(begin)
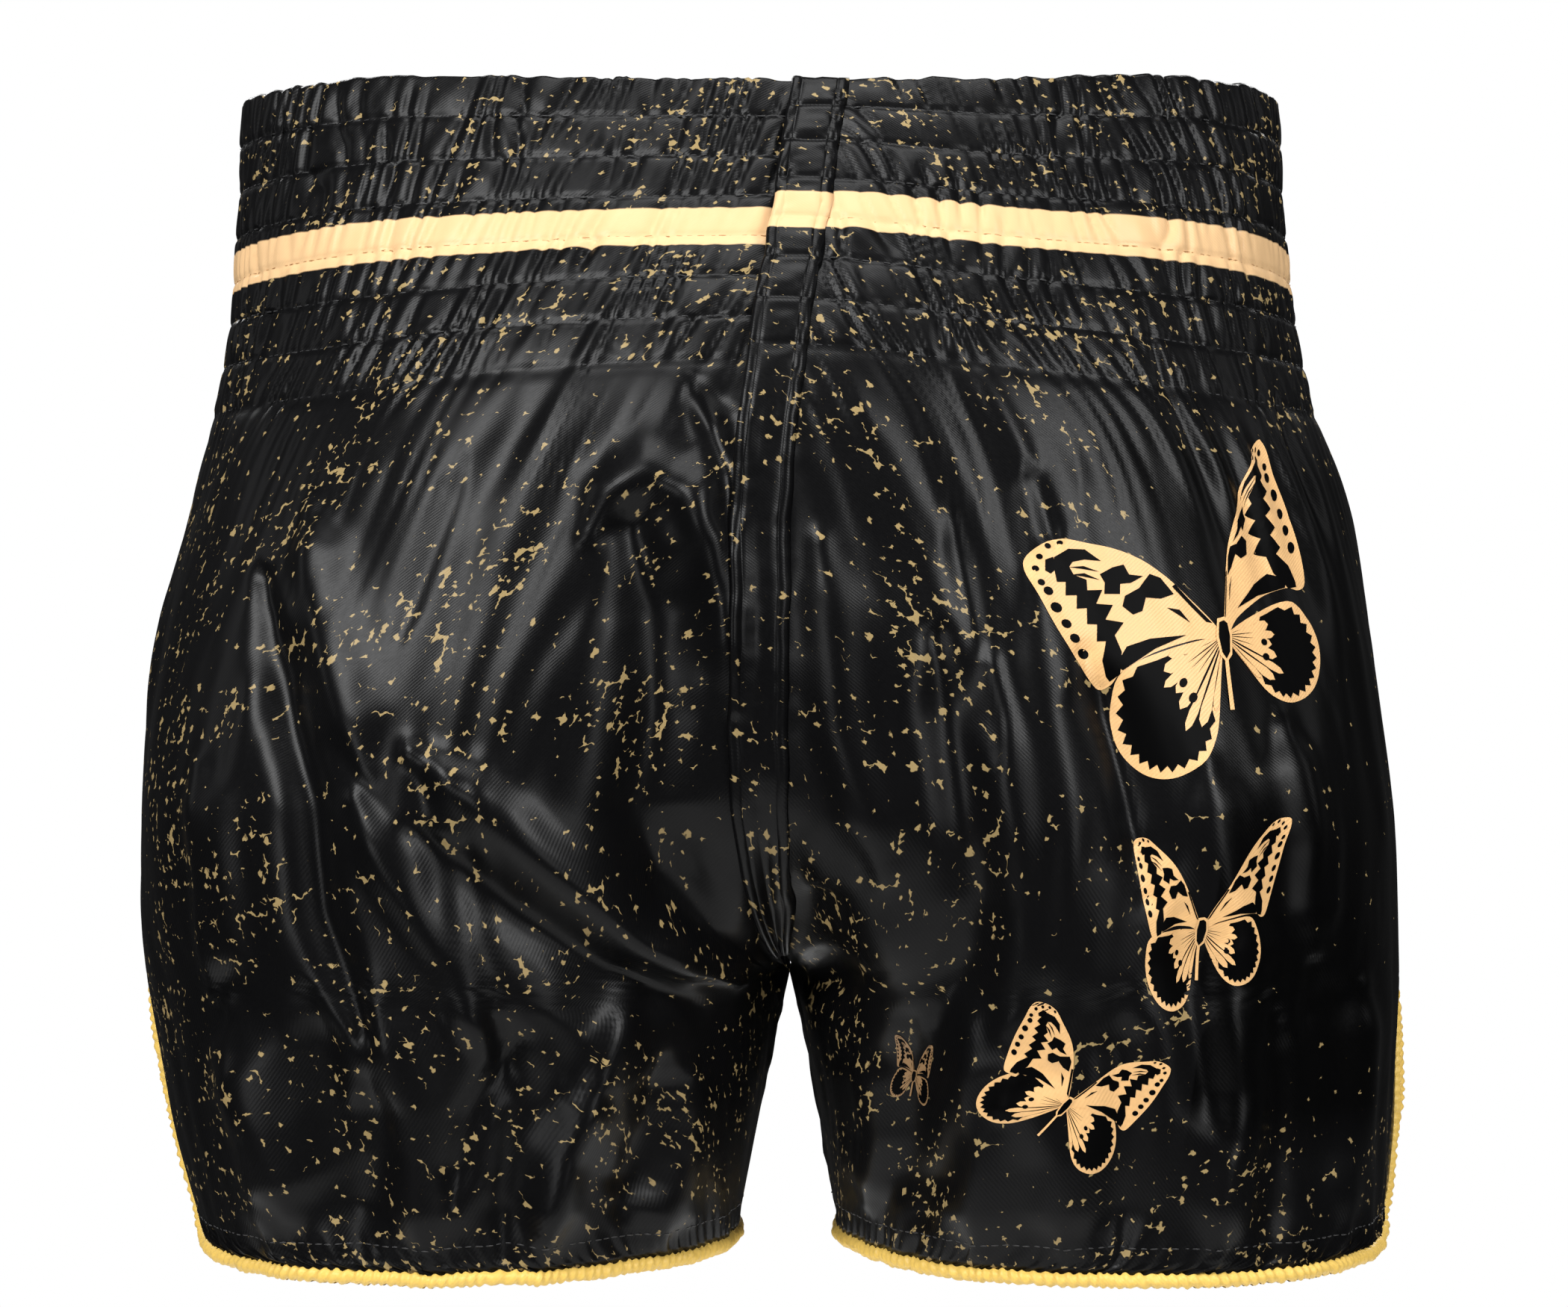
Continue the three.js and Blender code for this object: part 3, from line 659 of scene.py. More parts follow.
def printed_satin(name, plain_side):
    """Black satin printed with chips and the waistband's stripe. The right side's print has a plain black
    ground, where the butterflies are, which runs from the side seam to a straight edge."""
    material, tree, cloth_map, _ = black_satin(name)
    apart = add_node(tree, "SeparateXYZ", {"Vector": cloth_map}).outputs
    grain, depth = apart["X"], apart["Y"]

    def past(value, edge, softness):
        return ranged(tree, value, (edge - softness, edge + softness))

    colour, amount, offset = BLACK_SATIN, 1.0, (0, 0, 0)
    if plain_side:
        down = maths(tree, "SUBTRACT", past(depth, PLAIN_DEPTH[0], 6), past(depth, PLAIN_DEPTH[1], 7))
        plain = maths(tree, "MULTIPLY", down, past(grain, PLAIN_WIDTH, -0.4))
        colour = blend(tree, plain, BLACK_SATIN, DEEP_BLACK)
        amount = ranged(tree, plain, given=(1.0, 0.18))
        offset = PRINT_OFFSET
    cut_from = add_node(tree, "VectorMath", {0: cloth_map, 1: offset}).outputs["Vector"]
    chips = add_node(tree, "Group", {"Map": cut_from, "Amount": amount}, node_tree=chip_group)
    colour = blend(tree, chips.outputs["Mask"], colour, KHAKI)
    stripe = maths(tree, "SUBTRACT", past(depth, STRIPE[0], 0.25), past(depth, STRIPE[1], 0.25))
    shade(tree, {"Base Color": blend(tree, stripe, colour, PEACH_GOLD)})
    return material


black_print = printed_satin("black_satin_printed", False)
black_print_right = printed_satin("black_satin_printed_right", True)
black_plain = black_satin("black_satin_plain")[0]

PANEL_COLUMNS = 198
PANEL_ROWS = 245
BAND_SHARE = 0.46                 # share of the rows that are in the waistband
TOP_ROLL = 1.6                    # depth over which the cloth turns in at the top
TOP_SHARE = 0.024                 # share of the rows that are in that turn
TOP_INWARD = 2.4


def panel_cloth(across, down, side, face):
    depth = np.interp(down, [0, TOP_SHARE, BAND_SHARE, 1], [0, TOP_ROLL, BAND, HEM])
    arc = SEAM_GAP + across * (free_reach(side, face, depth) - SEAM_GAP)
    turned = np.clip(1 - depth / TOP_ROLL, 0, 1)
    inward = -TOP_INWARD * (1 - np.sqrt(1 - turned**2))
    grain = quarter_length(side, face, depth) - arc
    return cloth(side, face, arc, depth, inward), np.column_stack((grain, depth))


for side_name, side in SIDES.items():
    for face_name, face in FACES.items():
        panel = grid_piece(f"{face_name}_{side_name}_satin", PANEL_COLUMNS, PANEL_ROWS,
                           panel_cloth, side, face)
        face_towards(panel, (0, face, 0))
        make_up(panel, black_print_right if side > 0 else black_print, f"{face_name}_panel_{side_name}",
                SATIN)


# ---- centre seams: felled strips, back and front -------------------------------------------------------
# Each centre seam is flat-felled: the right panel's allowance is folded over the left one's and sewn
# down along both edges, so its print runs across the strip and its left edge stands as a small fold.
FELL_BOTTOM = {-1: 258, 1: 250}
FELL_WIDTHS = [-7.2, -7.6, -7.45, -6.9, -6.0, -5.4, -5.0, -4.6, -3.6, -1.5, 0.5, 2.5, 4.2, 4.7, 5.0, 5.3,
               6.2, 8.0]
FELL_LIFTS = [0.0, 0.5, 1.05, 1.35, 1.3, 1.15, 0.95, 1.15, 1.35, 1.4, 1.35, 1.25, 1.05, 0.85, 0.65, 0.8,
              0.6, 0.06]


def over_centre(face, distance, depth, lift):
    """Cloth points at a signed distance from the centre seam, all raised with the right panel."""
    right = cloth(1, face, np.abs(distance), depth, lift)
    left = cloth(-1, face, np.abs(distance), depth, lift)
    left[:, 2] += panel_lift(1, face, 0 * depth, depth)
    return np.where((distance < 0)[:, None], left, right)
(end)
* Instructions for the task *
Write the listing out again, exactly as shown above.

* Answer *
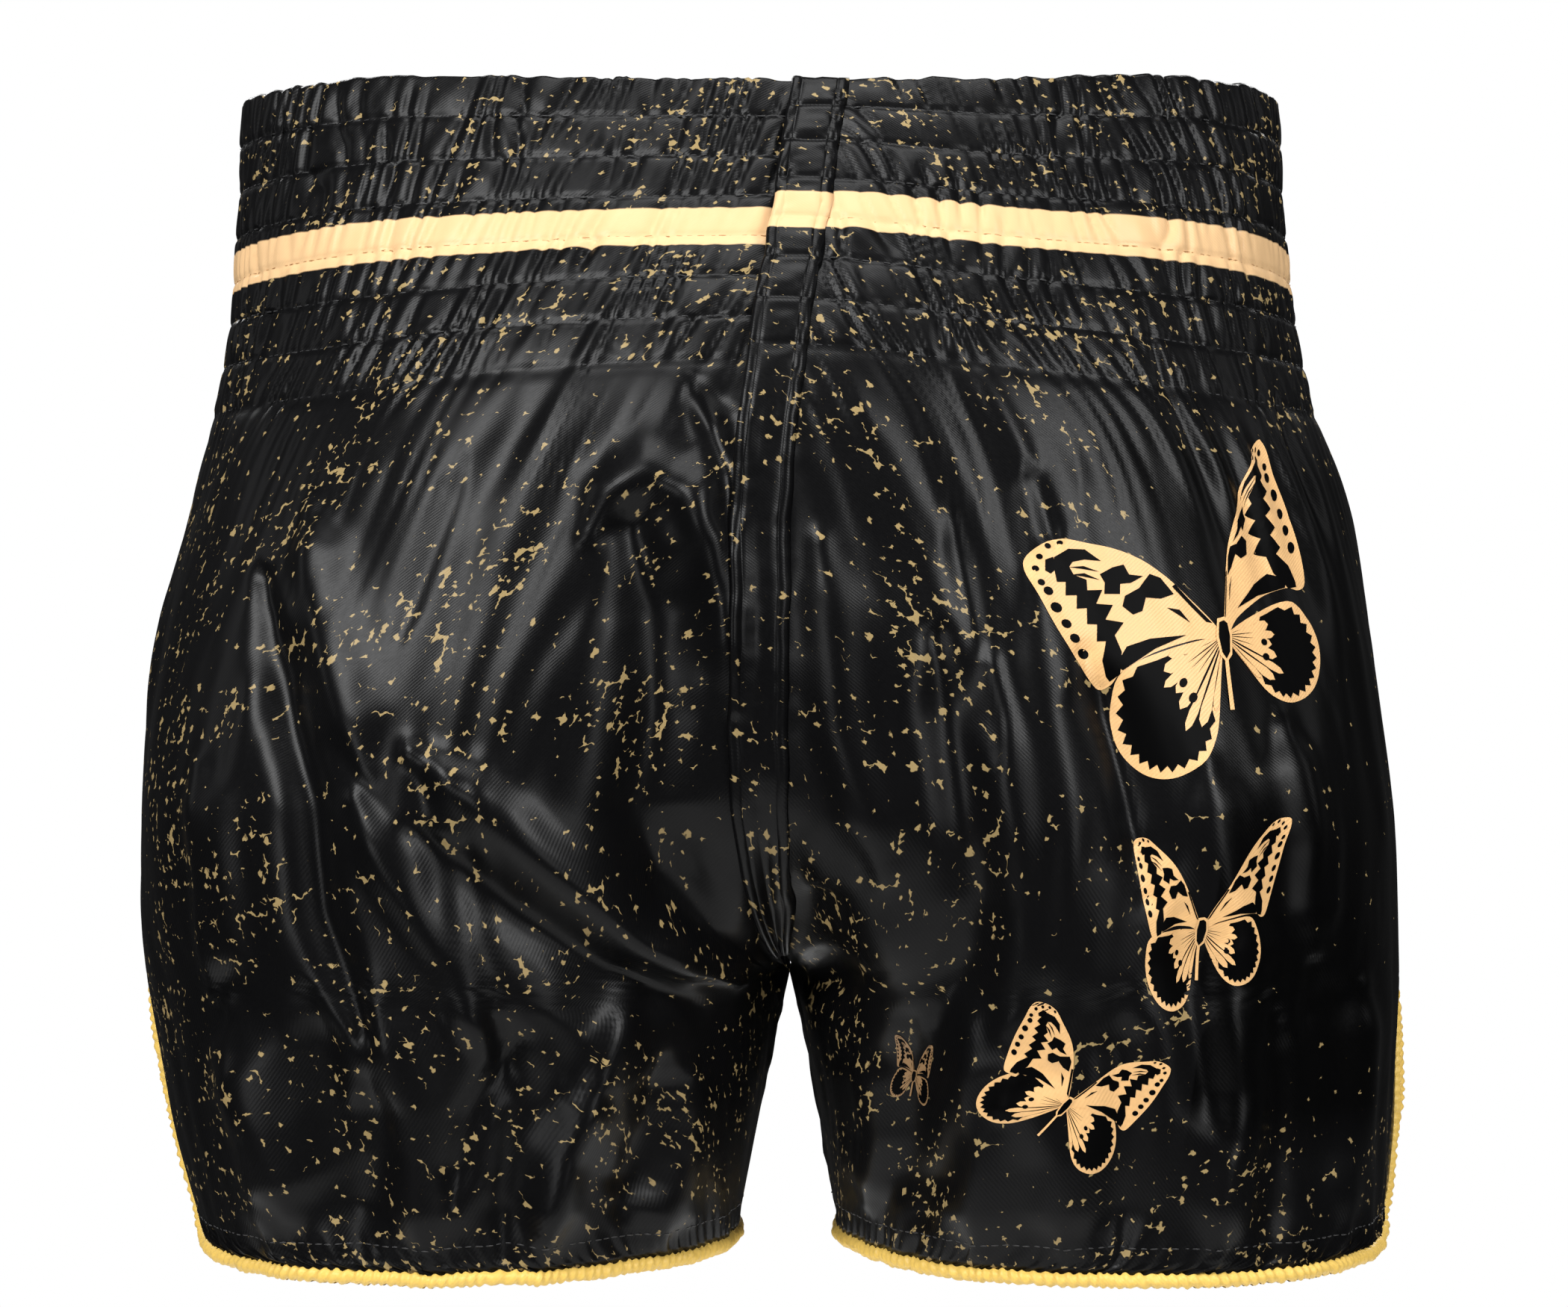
Continue the three.js and Blender code for this object: part 3, from line 659 of scene.py. More parts follow.
def printed_satin(name, plain_side):
    """Black satin printed with chips and the waistband's stripe. The right side's print has a plain black
    ground, where the butterflies are, which runs from the side seam to a straight edge."""
    material, tree, cloth_map, _ = black_satin(name)
    apart = add_node(tree, "SeparateXYZ", {"Vector": cloth_map}).outputs
    grain, depth = apart["X"], apart["Y"]

    def past(value, edge, softness):
        return ranged(tree, value, (edge - softness, edge + softness))

    colour, amount, offset = BLACK_SATIN, 1.0, (0, 0, 0)
    if plain_side:
        down = maths(tree, "SUBTRACT", past(depth, PLAIN_DEPTH[0], 6), past(depth, PLAIN_DEPTH[1], 7))
        plain = maths(tree, "MULTIPLY", down, past(grain, PLAIN_WIDTH, -0.4))
        colour = blend(tree, plain, BLACK_SATIN, DEEP_BLACK)
        amount = ranged(tree, plain, given=(1.0, 0.18))
        offset = PRINT_OFFSET
    cut_from = add_node(tree, "VectorMath", {0: cloth_map, 1: offset}).outputs["Vector"]
    chips = add_node(tree, "Group", {"Map": cut_from, "Amount": amount}, node_tree=chip_group)
    colour = blend(tree, chips.outputs["Mask"], colour, KHAKI)
    stripe = maths(tree, "SUBTRACT", past(depth, STRIPE[0], 0.25), past(depth, STRIPE[1], 0.25))
    shade(tree, {"Base Color": blend(tree, stripe, colour, PEACH_GOLD)})
    return material


black_print = printed_satin("black_satin_printed", False)
black_print_right = printed_satin("black_satin_printed_right", True)
black_plain = black_satin("black_satin_plain")[0]

PANEL_COLUMNS = 198
PANEL_ROWS = 245
BAND_SHARE = 0.46                 # share of the rows that are in the waistband
TOP_ROLL = 1.6                    # depth over which the cloth turns in at the top
TOP_SHARE = 0.024                 # share of the rows that are in that turn
TOP_INWARD = 2.4


def panel_cloth(across, down, side, face):
    depth = np.interp(down, [0, TOP_SHARE, BAND_SHARE, 1], [0, TOP_ROLL, BAND, HEM])
    arc = SEAM_GAP + across * (free_reach(side, face, depth) - SEAM_GAP)
    turned = np.clip(1 - depth / TOP_ROLL, 0, 1)
    inward = -TOP_INWARD * (1 - np.sqrt(1 - turned**2))
    grain = quarter_length(side, face, depth) - arc
    return cloth(side, face, arc, depth, inward), np.column_stack((grain, depth))


for side_name, side in SIDES.items():
    for face_name, face in FACES.items():
        panel = grid_piece(f"{face_name}_{side_name}_satin", PANEL_COLUMNS, PANEL_ROWS,
                           panel_cloth, side, face)
        face_towards(panel, (0, face, 0))
        make_up(panel, black_print_right if side > 0 else black_print, f"{face_name}_panel_{side_name}",
                SATIN)


# ---- centre seams: felled strips, back and front -------------------------------------------------------
# Each centre seam is flat-felled: the right panel's allowance is folded over the left one's and sewn
# down along both edges, so its print runs across the strip and its left edge stands as a small fold.
FELL_BOTTOM = {-1: 258, 1: 250}
FELL_WIDTHS = [-7.2, -7.6, -7.45, -6.9, -6.0, -5.4, -5.0, -4.6, -3.6, -1.5, 0.5, 2.5, 4.2, 4.7, 5.0, 5.3,
               6.2, 8.0]
FELL_LIFTS = [0.0, 0.5, 1.05, 1.35, 1.3, 1.15, 0.95, 1.15, 1.35, 1.4, 1.35, 1.25, 1.05, 0.85, 0.65, 0.8,
              0.6, 0.06]


def over_centre(face, distance, depth, lift):
    """Cloth points at a signed distance from the centre seam, all raised with the right panel."""
    right = cloth(1, face, np.abs(distance), depth, lift)
    left = cloth(-1, face, np.abs(distance), depth, lift)
    left[:, 2] += panel_lift(1, face, 0 * depth, depth)
    return np.where((distance < 0)[:, None], left, right)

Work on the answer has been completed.